Ocean Sports Fitness Tracker
Published
by Thorsten von Eicken
At https://blog.voneicken.com/projects/sports-tracker-intro/
Tagged
Stm32
,
Gps
,
Lora
Project: Ocean Sports Fitness Tracker
Real-time GPS tracker for surfskiing (or kayaking, paddling, rowing) with real-time display as well as LoRa and LTE radios for safety.
The ocean sports fitness tracker’s purpose is to track a paddler in the ocean, provide real-time performance feedback to the paddler on a screen, and to also provide real-time tracking to on-shore family or buddies for safety purposes. After the outing the track is saved for performance analysis and long term monitoring of progress, possibly using one of the popular sports fitness tracking sites.
Taking the tracker on a test spin out on the ocean off Santa Barbara.
Background
The background for this project is that I recently started to surfski, which is paddling a high-performance sit-on-top kayak in the open ocean. The more wind and waves the better because that’s where it is the most fun: surfskis are designed specifically for surfing waves in the open ocean. With this activity come several challenges, in particular safety and tracking one’s performance in order to learn and improve. Despite first appearances, it’s a very technical sport and there is a lot to learn both about stroke technique as well as wave riding skill.

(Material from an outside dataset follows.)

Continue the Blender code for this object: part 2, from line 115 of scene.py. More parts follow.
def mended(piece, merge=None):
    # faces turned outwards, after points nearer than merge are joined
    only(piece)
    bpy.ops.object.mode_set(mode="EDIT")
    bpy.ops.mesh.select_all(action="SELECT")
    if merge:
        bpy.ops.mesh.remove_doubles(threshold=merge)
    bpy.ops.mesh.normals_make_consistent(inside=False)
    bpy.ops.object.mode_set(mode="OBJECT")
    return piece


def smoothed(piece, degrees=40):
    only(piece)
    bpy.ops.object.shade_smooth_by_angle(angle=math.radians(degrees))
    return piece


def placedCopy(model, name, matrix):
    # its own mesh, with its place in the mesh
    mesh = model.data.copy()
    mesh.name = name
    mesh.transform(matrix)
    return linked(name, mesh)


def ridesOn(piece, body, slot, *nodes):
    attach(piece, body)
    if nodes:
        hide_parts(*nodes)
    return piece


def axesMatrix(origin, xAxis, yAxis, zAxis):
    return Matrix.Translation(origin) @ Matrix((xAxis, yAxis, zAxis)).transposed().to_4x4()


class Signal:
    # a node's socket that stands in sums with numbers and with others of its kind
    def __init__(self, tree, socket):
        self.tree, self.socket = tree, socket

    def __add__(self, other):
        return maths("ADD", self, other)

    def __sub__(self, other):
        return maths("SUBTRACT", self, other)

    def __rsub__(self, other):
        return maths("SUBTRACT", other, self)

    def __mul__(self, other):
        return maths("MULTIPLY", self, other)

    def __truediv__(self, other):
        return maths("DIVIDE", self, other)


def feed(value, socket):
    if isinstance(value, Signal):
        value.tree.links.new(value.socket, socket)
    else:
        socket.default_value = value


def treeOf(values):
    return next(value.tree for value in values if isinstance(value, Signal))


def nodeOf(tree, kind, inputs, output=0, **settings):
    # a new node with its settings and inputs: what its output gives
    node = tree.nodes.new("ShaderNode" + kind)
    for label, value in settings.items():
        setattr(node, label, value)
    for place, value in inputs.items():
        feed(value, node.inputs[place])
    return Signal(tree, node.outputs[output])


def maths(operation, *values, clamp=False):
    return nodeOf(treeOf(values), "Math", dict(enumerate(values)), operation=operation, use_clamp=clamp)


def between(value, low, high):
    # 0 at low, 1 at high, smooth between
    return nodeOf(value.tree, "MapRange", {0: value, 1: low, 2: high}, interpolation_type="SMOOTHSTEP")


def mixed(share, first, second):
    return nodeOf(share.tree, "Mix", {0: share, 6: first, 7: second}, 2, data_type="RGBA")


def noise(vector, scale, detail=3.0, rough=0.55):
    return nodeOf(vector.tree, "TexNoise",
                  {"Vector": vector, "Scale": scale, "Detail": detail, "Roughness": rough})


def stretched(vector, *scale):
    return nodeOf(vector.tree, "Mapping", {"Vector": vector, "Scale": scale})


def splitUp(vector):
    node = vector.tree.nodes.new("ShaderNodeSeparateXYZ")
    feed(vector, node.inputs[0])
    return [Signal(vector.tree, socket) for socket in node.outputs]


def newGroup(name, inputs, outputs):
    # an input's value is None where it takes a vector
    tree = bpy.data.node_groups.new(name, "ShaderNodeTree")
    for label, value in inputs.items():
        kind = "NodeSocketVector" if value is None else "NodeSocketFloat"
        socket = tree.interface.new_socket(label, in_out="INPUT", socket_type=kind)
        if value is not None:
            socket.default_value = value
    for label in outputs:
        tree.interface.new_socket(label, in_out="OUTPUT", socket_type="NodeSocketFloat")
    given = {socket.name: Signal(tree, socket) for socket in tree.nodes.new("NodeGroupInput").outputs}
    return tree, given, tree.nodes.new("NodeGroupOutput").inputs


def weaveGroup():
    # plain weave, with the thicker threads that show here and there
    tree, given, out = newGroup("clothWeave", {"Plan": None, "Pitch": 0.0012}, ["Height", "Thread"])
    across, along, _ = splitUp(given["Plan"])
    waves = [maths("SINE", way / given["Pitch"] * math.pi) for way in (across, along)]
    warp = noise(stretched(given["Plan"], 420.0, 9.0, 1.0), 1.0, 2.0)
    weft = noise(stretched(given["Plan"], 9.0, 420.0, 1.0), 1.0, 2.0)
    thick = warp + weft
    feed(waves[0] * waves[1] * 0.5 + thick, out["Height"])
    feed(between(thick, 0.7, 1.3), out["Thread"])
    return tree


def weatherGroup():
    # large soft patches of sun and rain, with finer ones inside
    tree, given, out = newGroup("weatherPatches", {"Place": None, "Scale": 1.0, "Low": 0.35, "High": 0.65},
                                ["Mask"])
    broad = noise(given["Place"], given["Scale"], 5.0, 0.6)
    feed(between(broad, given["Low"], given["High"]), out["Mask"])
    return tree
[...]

Most surfskiers use a GPS watch, e.g. a Garmin or similar, attached to the foot strap. Looking at the prices and limitations of these things, plus the fact that one ends up tied into some vendor’s tracking platform made me want to build my own. There are also a few more specialized trackers, such as SpeedCoach or from Vaaka, but they’re very pricey and don’t provide a real-time connection for someone on shore to track from a safety point of view.
I tried to use an Android phone for many months and have concluded that it just doesn’t work. Right off the bat the battery life doesn’t make it. I use an excellent GPS tracking app designed to track family members and it works beautifully as long as the phone screen is off and tucked in my PFD. But it provides no real-time information about the speed I’m going at, my heart rate, etc. If I use a sports tracking app that displays this type of data and mount the phone so I can see it then the battery lasts at best for an hour. Plus Android tries hard to terminate the app to save battery. It has been an exercise in frustration!
Goals
So I thought “how hard can it be?” :-). The minimal goals I set for the tracker are the following:
- real-time GPS track
- heart rate monitor data capture
- display speed, time, distance, and heart rate in real-time on a screen mounted to the footstrap
- transmit tracking info via LoRa and/or 4G LTE
- display progress on a web map with heart rate, current speed, etc
- waterproof enclosure for shallow immersion
- screen must be legible in full sunlight
- battery sufficient for 3 hour outings
I have some additional stretch goals:
- display min/max speed so I can see the acceleration going down a wave and the slow-down hitting the back of one
- determine paddle stroke parameters, such as stroke rate, stroke distance, etc. using either boat acceleration or a paddle mounted sensor
- determine wave parameters, such as wave height, speed frequency using an accelerometer
Initial prototype
Inside the initial prototype. Transflective LCD at the top attached the inside of the lid. GPS breakout and unused IMU breakout on top of the Jeenode Zero in the case body, together with a suboptimal antenna. 18650 LiPo at the bottom with charger/protector circuit attached to the left of the holder.
The initial prototype I build consists of a number of parts I cobbled together from previous projects:
- Small stm32L082 board (Jeenode) with Hoperf RFM98 433Mhz LoRa radio
- Globaltop PA6H GPS on adafruit breakout board
- Bosch BNO055 compass, accelerometer, gyro on Adafruit breakout board
- Small protoboard tieing everything together and having a 16MB SPI flash chip mounted
In addition I added:
- Battery holder for an 18650, with small USB charger board
- Monochrome transflective (“sunlight readable”) 128x64 LCD with SPI interface
- HM-11 bluetooth BLE radio to get the heart rate from a polaris 7 heart rate monitor
- Waterproof case with quick latch
I threw the prototype together so I could answer a number of questions:
How well does the GPS track quick accelerations and decelerations? (The Garmin phones tend to be really sluggish, the tracker in my Android phone reliably records impossible speed bursts). I figured I might have to try a couple of different GPS devices in order to find one that works for the purpose.
Can I make the LoRa link work? I live about 10 miles (16km) away from the harbor where I usually paddle and at an altitude of 2100ft (about 650m) where I have line of sight. But that’s quite a distance and starts to cut into speed vs distance tradeoffs on the LoRa end. (Note that I’m using LoRa “raw” and not LoRaWAN, which would not be suited due to the data rate constraints it imposes.)
Can I get one of the newer 4G LTE Cat-1M (or NB-IoT) radios to work? What do the costs look like as well as how does the physical integration look like?
Can I process the data using Node-Red and perhaps produce a decent UI in node-red.
Can I make any productive use of the BNO055 or is that just an infinite rabbit hole?